The same scene also teaches the audience on how one has to be addressed. When Iniyan calls Rene 'Tamil', she tells him not to, "I will decide how I should be called" she says. This is an important factor in addressing individuals. We often witness people being ridiculed, mocked, humiliated by calling them uncomfortable names with respect to their social identity, body size/shape/colour, religious identity etc. It has been normalised. Denying such practice is crucial and Ranjith shows that on screen, uncompromisingly.

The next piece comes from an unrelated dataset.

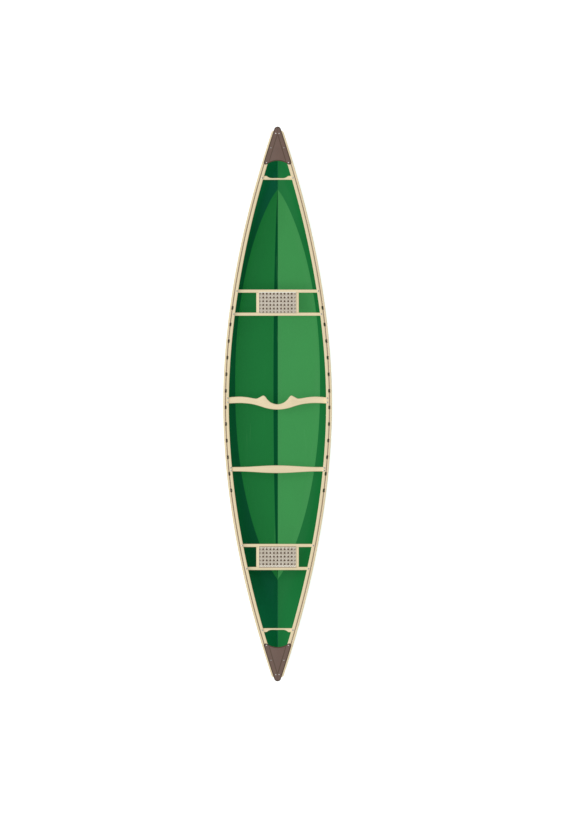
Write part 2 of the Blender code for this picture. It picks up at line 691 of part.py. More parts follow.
def make_spacer(name, x, y, top, surface):
    """The wooden drop between seat rail and inwale, bored for its bolt."""
    lean = abs(sheer_slope(y)) * SPACER_RADIUS
    low = top + TOUCH_GAP
    high = under_gunwale(y) - lean
    placement = Matrix.Translation((x, y, 0.0))
    outer = [[placement @ point for point in ring_of(SPACER_RADIUS, z, SPACER_SIDES)] for z in (low, high)]
    bore = [[placement @ point for point in ring_of(BOLT_HOLE_RADIUS, z, SPACER_SIDES)] for z in (high, low)]
    mesh_data = bmesh.new()
    add_loft(mesh_data, [outer[0], outer[1], bore[0], bore[1], outer[0]], capped=False)
    return finish_object(name, mesh_data, surface)


def bolt_plan(holder, y, grip, tilted):
    """Both bolts of a pair, as (name stem, x, y, grip, tilted)."""
    x = inboard(y, BOLT_INBOARD)
    sides = ((-1, "port"), (1, "starboard"))
    return [(f"{holder}_{word}", side * x, y, grip, tilted) for side, word in sides]


# ================================================================== the canoe
def remove_everything():
    for leftover in list(bpy.data.objects):
        bpy.data.objects.remove(leftover, do_unlink=True)


def main():
    remove_everything()
    green = material("hull_green", srgb(32, 112, 56), 0.42)
    ash = material("ash_wood", srgb(227, 211, 175), 0.45)
    deck_brown = material("deck_plastic", srgb(114, 96, 87), 0.5)
    cane = material("cane", srgb(206, 199, 182), 0.6)
    cord = material("spline_cane", srgb(200, 184, 158), 0.6)
    steel = material("stainless_steel", srgb(170, 170, 168), 0.3, 1.0)
    clear_cut = material("cutter", srgb(200, 60, 60), 0.5)

    make_hull(green)
    sides = ((-1, "port"), (1, "starboard"))
    inwales = {}
    for side, word in sides:
        make_outwale(f"outwale_{word}", side, ash)
        inwales[side] = make_inwale(f"inwale_{word}", side, ash)

    bars = {
        "portage_yoke": cross_bar("portage_yoke", YOKE_STATIONS, yoke_edges, under_gunwale,
                                  BAR_THICKNESS, ash),
        "rear_thwart": cross_bar("rear_thwart", THWART_STATIONS, thwart_edges, under_gunwale,
                                 BAR_THICKNESS, ash),
    }
    for end, word in ((1, "bow"), (-1, "stern")):
        bars[f"{word}_handle"] = cross_bar(f"{word}_carry_handle", HANDLE_STATIONS, handle_edges(end),
                                           under_gunwale, HANDLE_THICKNESS, ash, THIN_BAR_EDGE)
    for seat, rails in SEAT_RAILS.items():
        for part, rail in make_seat(seat, rails, ash, cane, cord).items():
            bars[f"{seat}_{part}"] = rail

    bolted = RAIL_DEPTH + TOUCH_GAP + BAR_THICKNESS
    plans = []
    for index, y in enumerate(YOKE_BOLTS):
        plans += [("portage_yoke", plan) for plan in bolt_plan(f"yoke_bolt_{index + 1}", y, bolted, False)]
    for index, y in enumerate(THWART_BOLTS):
        plans += [("rear_thwart", plan) for plan in bolt_plan(f"thwart_bolt_{index + 1}", y, bolted, False)]
    for end, word in ((1, "bow"), (-1, "stern")):
        grip = (RAIL_DEPTH + TOUCH_GAP + HANDLE_THICKNESS) * math.cos(math.atan(sheer_slope(HANDLE_BOLT)))
        plans += [(f"{word}_handle", plan) for plan in bolt_plan(f"{word}_handle_bolt", end * HANDLE_BOLT,
                                                                 grip, True)]
    for seat, rails in SEAT_RAILS.items():
        for part, y in zip(("front_rail", "rear_rail"), rails):
            grip = sheer(y) + RAIL_PROUD - (seat_top(seat) - BAR_THICKNESS)
            pair = bolt_plan(f"{seat}_{part[:-5]}_bolt", y, grip, False)
            plans += [(f"{seat}_{part}", plan) for plan in pair]

    holes = {}
    for bar, (name, x, y, grip, tilted) in plans:
        placement = rail_top_placement(x, y, RAIL_PROUD, tilted)
        lift = 0.0 if tilted else abs(sheer_slope(y)) * BOLT_HEAD[0]
        make_bolt(name, placement, grip, lift, steel)
        prism = drill(BOLT_HOLE_RADIUS, -grip - BOLT_HOLE_PAST, BOLT_HOLE_PAST, placement)
        holes.setdefault(bar, []).append(prism)
        holes.setdefault(math.copysign(1, x), []).append(prism)
        if "seat" in bar:
            seat = bar[:bar.index("_seat") + len("_seat")]
            make_spacer(name.replace("bolt", "spacer"), x, y, seat_top(seat), ash)

    for end, word in ((1, "bow"), (-1, "stern")):
        deck = make_deck(f"{word}_deck", end, deck_brown)
        deck_holes = []
        for index, screw_y in enumerate(DECK_SCREWS):
            for side, side_word in sides:
                x = side * inboard(screw_y, BOLT_INBOARD)
                width = half_breadth(screw_y, DECK_EDGE)
                height = RAIL_PROUD + TOUCH_GAP + DECK_PLATE + deck_crown(x / width, width)
                placement = rail_top_placement(x, end * screw_y, height + SCREW_HEAD_LIFT, True)
                make_screw(f"{word}_deck_{side_word}_screw_{index + 1}", placement, steel)
                below, above = SCREW_HOLE_PAST
                prism = drill(SCREW_HOLE_RADIUS, -SCREW_LENGTH - below, above, placement, SCREW_SIDES)
                deck_holes.append(prism)
                holes[side].append(prism)
        combine(deck, cutter(f"{word}_deck_holes", deck_holes, clear_cut), "DIFFERENCE")

    for bar, prisms in holes.items():
        if isinstance(bar, str):
            combine(bars[bar], cutter(f"{bar}_holes", prisms, clear_cut), "DIFFERENCE")
    for side, word in sides:
        prisms = holes[side] + scupper_prisms(side)
        combine(inwales[side], cutter(f"inwale_{word}_cuts", prisms, clear_cut), "DIFFERENCE")


main()
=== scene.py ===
"""The looks of a sixteen foot tandem canoe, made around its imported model.

Frame: +Y points to the bow, +X to starboard, +Z up, in metres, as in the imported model. The hull, the
gunwales, the decks, the bars and the seats are made again as fine surfaces from the same curves.
"""
import math
import random

import bmesh
import bpy
from mathutils import Matrix, Vector


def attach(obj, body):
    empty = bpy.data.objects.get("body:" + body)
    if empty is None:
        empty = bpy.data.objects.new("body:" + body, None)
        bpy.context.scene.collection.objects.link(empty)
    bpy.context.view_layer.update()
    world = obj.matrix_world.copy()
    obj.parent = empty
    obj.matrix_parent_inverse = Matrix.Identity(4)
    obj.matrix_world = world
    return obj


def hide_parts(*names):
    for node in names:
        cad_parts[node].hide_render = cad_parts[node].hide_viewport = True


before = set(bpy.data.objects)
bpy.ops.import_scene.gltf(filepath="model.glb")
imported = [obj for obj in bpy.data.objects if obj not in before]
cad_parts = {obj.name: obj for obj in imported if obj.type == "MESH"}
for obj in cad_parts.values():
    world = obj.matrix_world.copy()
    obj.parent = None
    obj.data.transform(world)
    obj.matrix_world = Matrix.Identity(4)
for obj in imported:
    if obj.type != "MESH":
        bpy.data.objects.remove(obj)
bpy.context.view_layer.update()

ROOT = "root"
SIDES = ((-1, "port"), (1, "starboard"))
ENDS = ((1, "bow"), (-1, "stern"))

# ------------------------------------------------------------------ the canoe's driving dimensions
LENGTH = 4.877
DEPTH_AMIDSHIPS = 0.368
DEPTH_RISE = 0.185
SHEER_POWER = 3.2
ROCKER = 0.055
ROCKER_POWER = 4.0
GAP = 0.0003                        # air between neighbours that touch

# the plan over the outwales, with a round nose at each end
PLAN_HALF_BREADTH = 0.4803
PLAN_REACH = 2.5525
PLAN_POWER = 1.9095
PLAN_TIP_POWER = 1.0269
NOSE_CENTRE = 2.4077
NOSE_EDGE_RADIUS = 0.0453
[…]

Most of the movies that were produced so far on caste talk about the love between upper caste women and lower caste men. They showed the suffering that an upper caste woman has to undergo in her own house. This film shows how an upper caste man Arjun is beaten, silenced, manipulated, 'blackmailed' for talking about his love Rene who's probably a Dalit. He is forced to get married to the person of his caste. This film shows that there exists similar aggression with respect to man or woman when it comes to caste.

The movie normalises friends sleeping next to each other. In a scene, Rene wakes up next to her friend Yashwanth, checks her phone to look at the photos of Iniyan and herself. This is also an attempt by Ranjith in normalising friendly togetherness of people of opposite genders. To the judgmental world, this is a crime.

When most of the mainstream movies portray women to be only eye-candy and frames them in the ideal standards of 'prettiness', Ranjith redefines prettiness as being strong.

The climax of the movie is provoking. The performance of the 'play' within the movie, is destroyed by a hired goon. He represents the extremist Hindutva forces who reject homosexuals, anti-caste activists, inter-faith marriages etc. However, he is pulled down by the theatre folk. This represents the rational, open minded, diverse communities, can break sectarian, polarising ideas.

Shiva Thrishul teaches media studies at Bhavan's Vivekananda Degree College, Hyderabad. Views expressed are the author's own.